List the lines of this listing that hold the word "frame".

---------------

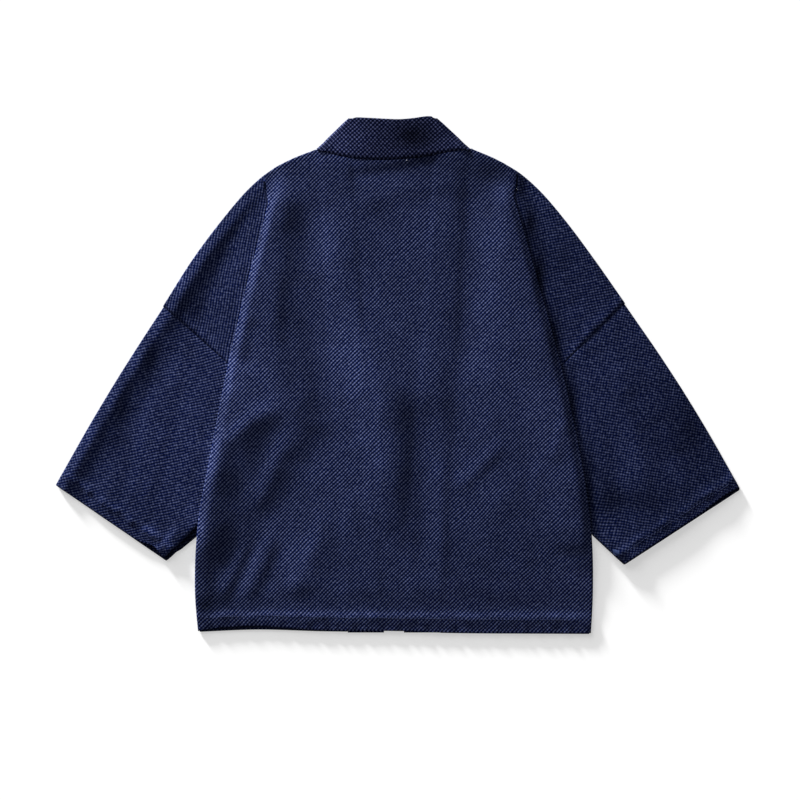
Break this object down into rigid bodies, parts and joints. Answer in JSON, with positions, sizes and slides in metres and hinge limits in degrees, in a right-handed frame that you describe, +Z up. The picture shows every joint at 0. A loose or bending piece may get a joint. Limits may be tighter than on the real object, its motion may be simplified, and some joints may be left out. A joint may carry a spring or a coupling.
{
  "type": "kimono-style jacket laid flat back side up",
  "caption": "Indigo woven cotton kimono jacket lying flat, back up, with dropped shoulders, wide sleeves turned down beside the body and a folded neck band.",
  "frame": {"origin": "centre of the jacket's rectangle on the surface it lies on", "axes": "+X to the right of the jacket as it is seen from above, +Y from the hem to the neck, +Z up off the surface"},
  "size_m": [0.9932, 0.7506, 0.0122],
  "materials": {
    "indigo_cotton": "thick matt cotton, woven in a fine rice stitch, dark indigo",
    "band_cotton": "the same cotton folded double, a little darker"
  },
  "bodies": {
    "root": {"back": "indigo_cotton", "front_left": "indigo_cotton", "front_right": "indigo_cotton", "sleeve_left": "indigo_cotton", "sleeve_right": "indigo_cotton", "collar": "band_cotton"}
  },
  "joints": []
}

---------------

**TASK RESULT**
Break this object down into rigid bodies, parts and joints. Answer in JSON, with positions, sizes and slides in metres and hinge limits in degrees, in a right-handed frame that you describe, +Z up. The picture shows every joint at 0. A loose or bending piece may get a joint. Limits may be tighter than on the real object, its motion may be simplified, and some joints may be left out. A joint may carry a spring or a coupling.
  "frame": {"origin": "centre of the jacket's rectangle on the surface it lies on", "axes": "+X to the right of the jacket as it is seen from above, +Y from the hem to the neck, +Z up off the surface"},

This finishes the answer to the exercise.